2つ目が戦にて父と兄が同時に死去してしまい本家を継ぐ事ができた運である。これで13万石という自分の領地をもつことができたのである。大抵嫡男以外の男子は、嫡男の補佐につき本家から領地を分けられるのが常である。
もし完全に独立をしても本家の領土を超えることは、かなり難しいことである。
3つ目が秀吉から丁重に扱われたことである。父恒興は、織田信長の乳兄弟であることから幼いときより信長の側にいたことは明白である。秀吉にしてみれば恒興は、大先輩であり信長亡き後に織田軍団の重臣の中で秀吉を擁護した事実がある。
その人物の息子であり輝政自身に器量もあれば秀吉が大事に扱ったのは頷ける。
そして最大の運が徳川家康の娘を妻としたことである。外様大名で家康の養女を妻とした大名は、数名居るが実の娘を妻としたのは、輝政と浅野長晟だけである。これにより家康との絆が強固になりその後の栄達につながるのである。
福島正則・加藤清正始め多くの豊臣恩顧の大名が家康側に付いたが彼らとは、心境が全く違ったであろう。

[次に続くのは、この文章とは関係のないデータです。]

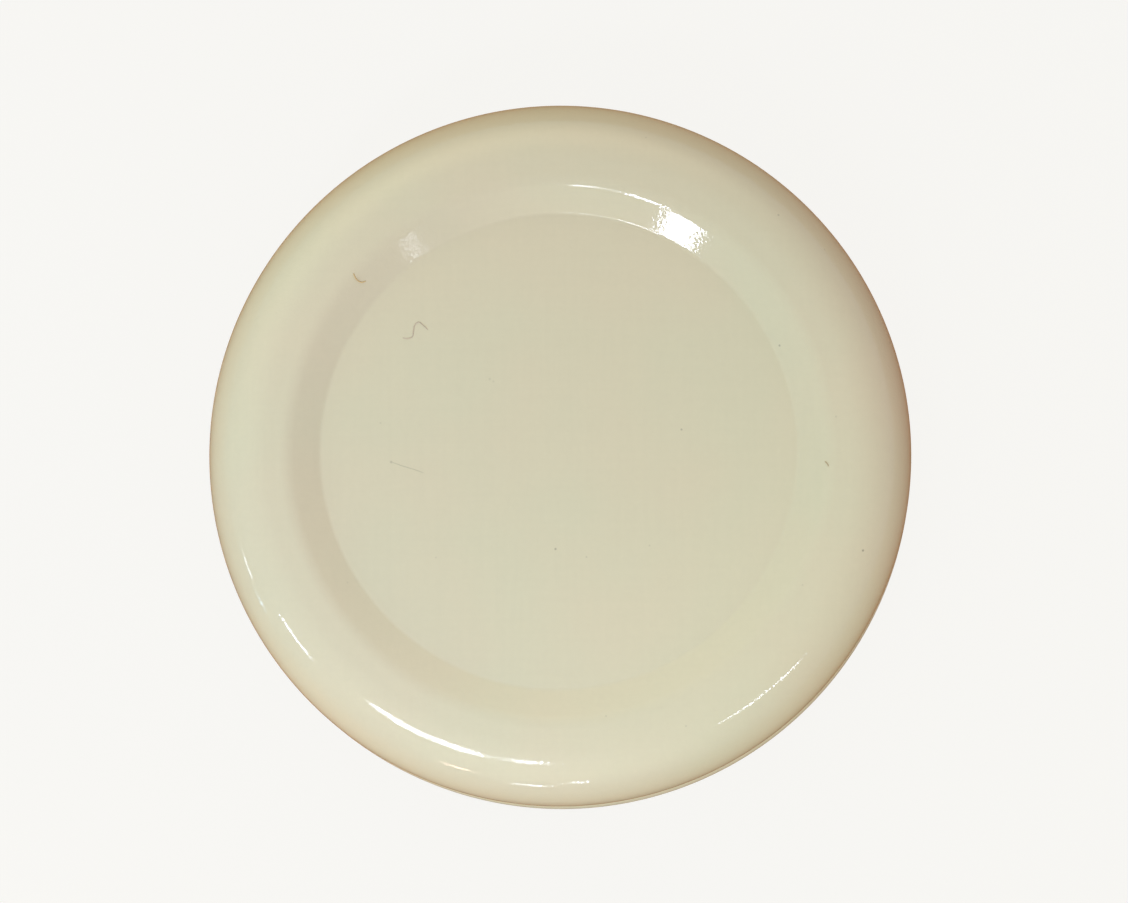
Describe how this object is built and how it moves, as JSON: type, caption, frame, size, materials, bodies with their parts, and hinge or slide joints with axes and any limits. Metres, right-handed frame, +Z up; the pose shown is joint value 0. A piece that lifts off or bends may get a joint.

なにしろ家康は、義父であり義父に味方をするのは、当然と言えば当然であると言えよう。
輝政と督姫との仲は良く督姫との間に5男2女を得た。この事で池田一族は江戸幕府260年の間、繁栄を続けるのである。ちなみに長男池田利隆は、輝政前妻との間の子で姫路藩と宗家を継いだのだが督姫の息子が家康の孫と言う事で家格の逆転現象が起こってしまい、
後に領地入れ替え等のいざござが起こってしまう。しかし輝政自身は、幸せな一生を過ごしたと管理人は思う。